Principle:Ggml org Llama cpp Grammar Constrained Decoding
| Knowledge Sources | |
|---|---|
| Domains | Grammar, Constrained_Generation |
| Last Updated | 2026-02-15 00:00 GMT |
Overview
Grammar Constrained Decoding is the principle of restricting token sampling to only produce output that conforms to a formal grammar specification.
Description
This principle covers the mechanism by which a GBNF (GGML BNF) grammar is used to constrain the token sampling process during text generation. At each decoding step, the grammar state is advanced and used to compute a mask over the vocabulary, setting the logits of invalid tokens to negative infinity so they cannot be selected. This guarantees that the generated output is syntactically valid according to the specified grammar.
Usage
Apply this principle when model output must conform to a specific syntax, such as valid JSON, SQL, code in a particular language, or any other formally defined format.
Theoretical Basis
Grammar constrained decoding works by maintaining a parser state that tracks the current position within the grammar's production rules.
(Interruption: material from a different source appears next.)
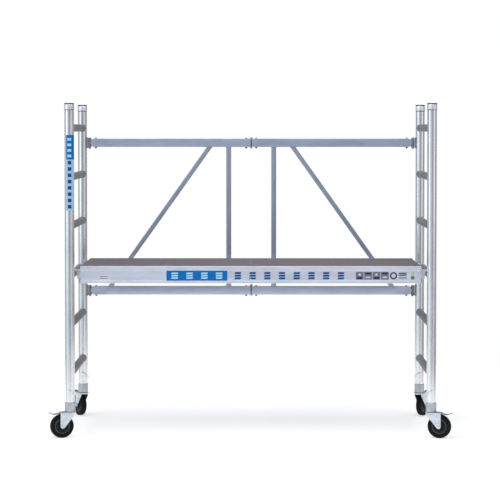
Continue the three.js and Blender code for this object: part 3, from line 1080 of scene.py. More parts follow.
@dataclass
class Caster:
    """A swivel caster with its stem, collar, pressed fork, brake pedal, wheel and locking pin."""

    end: End
    side: Side
    heading: float
    wheel: float = 0.0625
    trail: float = 0.045
    half_tyre: float = 0.016
    crown: float = 0.1355
    sheet: float = 0.003
    leg: float = 0.021
    hinge: Point = (0.046, 0.0, 0.1295)
    pedal_half: float = 0.015

    def __post_init__(self) -> None:
        """Works out where the caster stands and which way it trails."""
        self.name = f"{self.end.label}_{self.side.label}"
        self.stand = shift(self.side.sign * HALF_BAY, self.end.sign * HALF_WIDTH + SHIFT, 0)
        self.trailing = self.stand @ about_z(self.heading)
        self.axle = shift(self.trail, 0, self.wheel) @ ALONG_Y
        self.body = f"{self.name}_caster"

    def stem(self) -> None:
        """The plated stem: a chamfered collar, a plug in the tube and the headed kingpin."""
        maker = MeshMaker(self.stand)
        under = self.crown - self.sheet
        maker.lathe([(0, under - 0.006), (0.0095, under - 0.006), (0.012, under - 0.0045),
                     (0.012, under - 0.0011), (0.007, under - 0.0010), (0.007, 0.137),
                     (0.0262, 0.137), (0.028, 0.1388), (0.028, 0.1788), (0.0274, 0.1796),
                     (0.0274, 0.1812), (0.028, 0.1820), (0.028, 0.1852), (0.0268, 0.1865),
                     (0.0215, 0.1865), (0.0215, 0.289), (0.0185, 0.292), (0, 0.292)], 56)
        name = f"{self.name}_caster_stem"
        maker.piece(name, f"{self.side.label}_frame", COLLAR, [name], crease=30,
                    cutters=[pin_drill(self.stand)])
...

Before token sampling, each candidate token is tested against the grammar by checking whether the token's text representation can extend the current parse state to a valid next state. Tokens that would cause a parse failure are masked out by setting their logits to negative infinity. The grammar is specified in GBNF format, which is a variant of BNF (Backus-Naur Form) extended with character classes and repetition operators. The parser uses a stack-based approach to handle recursive grammar rules efficiently.